【主讲】杨漠尘,印第安纳大学凯莱商学院助理教授
【主题】通过随机森林产生工具变量来解决数据挖掘变量预测(度量)错误产生的内生性问题
【时间】2018年11月29日(周四)15:00-16:30pm
【地点】清华经管学院伟伦楼513
【语言】英语
【主办】管理科学与工程系
【简历】杨漠尘老师简历
【Speaker】Monchen Yang, Indiana University Kelley School of Business,Assistant Professor
【Topic】Generating Instrumental Variables via Random Forest to Address Endogeneity due to Prediction (Measurement) Error in Data-Mined Variables
【Time】Thursday, Nov. 29, 2018, 15:00-16:30pm
【Venue】Room 513, Weilun Building, Tsinghua SEM
【Language】English
【Organizer】Department of Management Science and Engineering
【Abstract】The practice of combining machine learning with econometric analysis is increasingly prevalent in both research and practice.

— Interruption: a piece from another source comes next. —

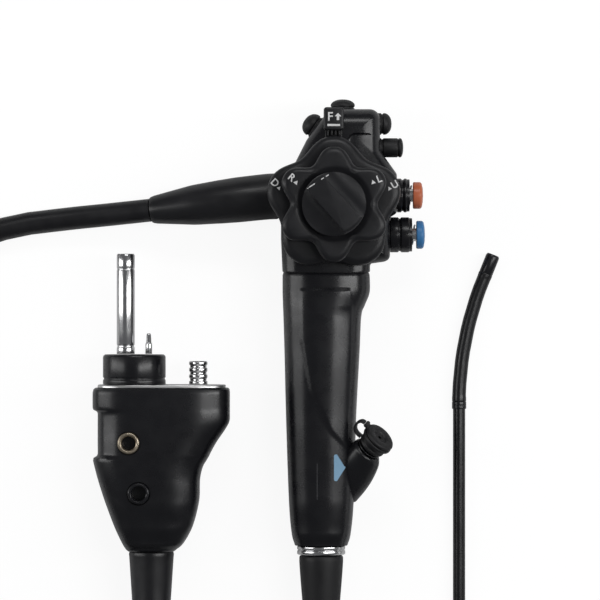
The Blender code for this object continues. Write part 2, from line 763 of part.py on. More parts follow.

In this work, we address one common example: the use of predictive modeling techniques to "mine" variables of interest from unstructured data, e.g., predicting sentiment from text, followed by the inclusion of those variables into an econometric framework, with the objective of making statistical inferences. We consider recent work, which highlights that, because the predictions from machine learning models are inevitably imperfect, econometric analyses involving the predicted variables will suffer from biases and endogeneity deriving from measurement error. We propose a novel approach that mitigates these biases, leveraging instrumental variables generated from an ensemble learning technique known as the random forest. The random forest algorithm performs best when comprised of a set of trees that are individually accurate in their predictions, and which make "different" mistakes, i.e., have weakly correlated prediction errors. A key observation is that these properties are close analogs for the relevance and exclusion requirements for a valid instrumental variable. We design a data-driven procedure to select tuples of individual trees from a random forest, in which one tree serves as the endogenous covariate and the other trees as its instruments. Simulation experiments demonstrate the efficacy of the proposed approach in mitigating estimation biases, and its superior performance relative to an alternative method (simulation-extrapolation) proposed in prior work for addressing this problem.